NOAA’s Hurricane Isabel Service Assessment noted that Isabel’s storm tide, in general, was 1 to 3 feet higher than what was forecast, especially in the northern Chesapeake Bay and Potomac Basin, pointing to a need for more robust computer modeling capabilities and more data points to feed those models. 

While additional data and more comprehensive computer models have enabled meteorologists to fine-tune forecasts, enabling increased accuracy in forecasting storm track and intensity, forecasting storm surge continues to be an area that needs improvement; this was underscored in the Hurricane Sandy Service Assessment. Other service assessments, including that for Hurricane Irene, highlight a need to improve warning times, such as those for flash flooding.

Adding more data points to computer models can improve their accuracy. Buoys in the NOAA Chesapeake Bay Interpretive Buoy System, which were deployed starting in 2007, provide 10 additional data locations that are used by meteorologists in their computer models and to develop marine forecasts. The environmental and coastal intelligence CBIBS delivers, including having hourly data from CBIBS buoys on wave heights in the middle of the Chesapeake Bay helps forecasters validate past forecasts, leading to better future forecasts of wave heights.

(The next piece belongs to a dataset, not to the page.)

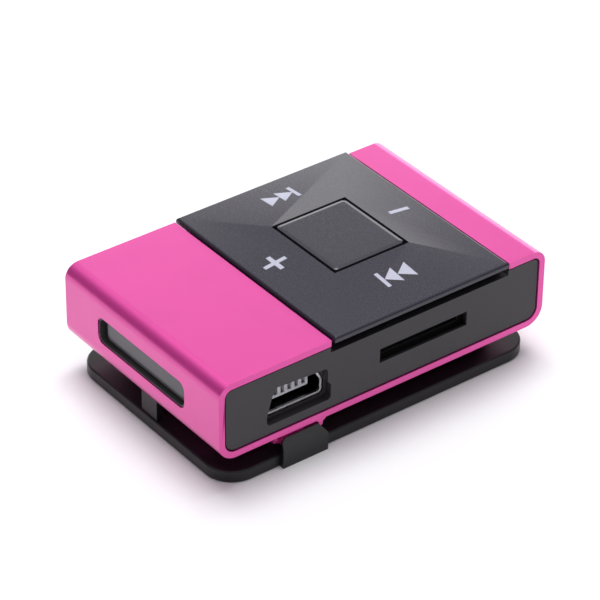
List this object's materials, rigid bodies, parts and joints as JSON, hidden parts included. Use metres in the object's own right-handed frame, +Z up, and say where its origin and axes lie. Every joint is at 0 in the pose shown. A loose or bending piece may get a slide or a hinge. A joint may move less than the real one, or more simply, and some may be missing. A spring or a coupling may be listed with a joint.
{
  "type": "digital audio player",
  "caption": "Screenless clip-on digital audio player: anodised sleeve, black side plates with USB and card sockets, four-way rocker with centre button, sprung belt clip.",
  "frame": {"origin": "middle of the clip's underside, which the player rests on", "axes": "+X along the length, from the windowed end towards the plain end; +Z up through the rocker; the side with the USB and card sockets faces -Y"},
  "size_m": [0.046, 0.0306, 0.0154],
  "materials": {
    "pink_metal": "satin anodised",
    "black_plastic": "fine matte",
    "key_plastic": "satin",
    "clip_plastic": "satin gloss",
    "smoked": "smoked",
    "silicone": "matte",
    "steel": "bright",
    "contacts": "gold plated",
    "grey_plastic": "matte",
    "circuit_board": "solder mask",
    "chip": "matte",
    "pouch": "laminate foil",
    "red_lead": "insulation",
    "black_lead": "insulation",
    "foam": "foam",
    "led": "clear",
    "ceramic": "matte"
  },
  "bodies": {
    "housing": {"sleeve": "pink_metal", "front_plate": "black_plastic", "rear_plate": "black_plastic", "inner_tray": "black_plastic", "window_bezel": "black_plastic", "window_pane": "smoked", "status_led": "led", "rocker_cradle": "black_plastic", "key_board": "circuit_board", "dome_play": "steel", "dome_next": "steel", "dome_previous": "steel", "dome_louder": "steel", "dome_quieter": "steel", "keypad_membrane": "silicone", "main_board": "circuit_board", "controller_chip": "chip", "amplifier_chip": "chip", "crystal_can": "steel", "capacitor_1": "ceramic", "capacitor_2": "ceramic", "capacitor_3": "ceramic", "board_link": "chip", "board_screw_1": "steel", "board_screw_2": "steel", "board_screw_3": "steel", "board_screw_4": "steel", "usb_shell": "steel", "usb_tongue": "grey_plastic", "usb_contact_1": "contacts", "usb_contact_2": "contacts", "usb_contact_3": "contacts", "usb_contact_4": "contacts", "usb_contact_5": "contacts", "card_base": "chip", "card_cover": "steel", "card_contacts": "contacts", "headphone_jack": "chip", "headphone_contact_sleeve": "contacts", "headphone_contact_tip": "contacts", "switch_housing": "steel", "battery_pad": "foam", "battery_cell": "pouch", "battery_circuit": "circuit_board", "battery_lead_red": "red_lead", "battery_lead_black": "black_lead", "clip_spring": "steel"},
    "clip": {"clip_plate": "clip_plastic", "hinge_pin": "steel"},
    "pivot_ring": {"rocker_pivot_ring": "black_plastic"},
    "rocker": {"rocker_plate": "key_plastic"},
    "centre_key": {"centre_button": "key_plastic"},
    "power_knob": {"switch_knob": "key_plastic"}
  },
  "joints": [
    {"name": "clip_hinge", "type": "hinge", "parent": "housing", "child": "clip", "pos_m": [-0.0118, 0, 0.00275], "axis": [0, 1, 0], "range_deg": [0, 14], "stiffness_Nm_per_rad": 0.25, "springref_deg": -17.19, "deforming": ["clip_spring"]},
    {"name": "rocker_tilt_sides", "type": "hinge", "parent": "housing", "child": "pivot_ring", "pos_m": [0.00475, 0, 0.01307], "axis": [1, 0, 0], "range_deg": [-1.8, 1.8], "stiffness_Nm_per_rad": 0.2},
    {"name": "rocker_tilt_ends", "type": "hinge", "parent": "pivot_ring", "child": "rocker", "pos_m": [0.00475, 0, 0.01307], "axis": [0, 1, 0], "range_deg": [-2, 2], "stiffness_Nm_per_rad": 0.2},
    {"name": "centre_press", "type": "slide", "parent": "rocker", "child": "centre_key", "axis": [0, 0, -1], "range_m": [0, 0.00035], "stiffness_N_per_m": 3000},
    {"name": "power_slide", "type": "slide", "parent": "housing", "child": "power_knob", "axis": [1, 0, 0], "range_m": [0, 0.002]}
  ]
}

While previously forecasters relied on historical data to set anticipated wave heights, now meteorologists can incorporate CBIBS real-time wave height data into models to achieve increased accuracy.

The Hurricane Isabel Service Assessment identified additional ways NOAA can help serve the public, including highlighting the dangers of carbon monoxide poisoning—often from improperly used generators—and improving the capability of NOAA Weather Radio transmitters to ensure uninterrupted service during severe storms. The Hurricane Sandy assessment echoed the need to improve communications of forecasts—and what they mean for more specific locations—to emergency managers and the public. 

While CBIBS did not track conditions during Isabel, CBIBS has observed several systems as they affected the Chesapeake in recent years.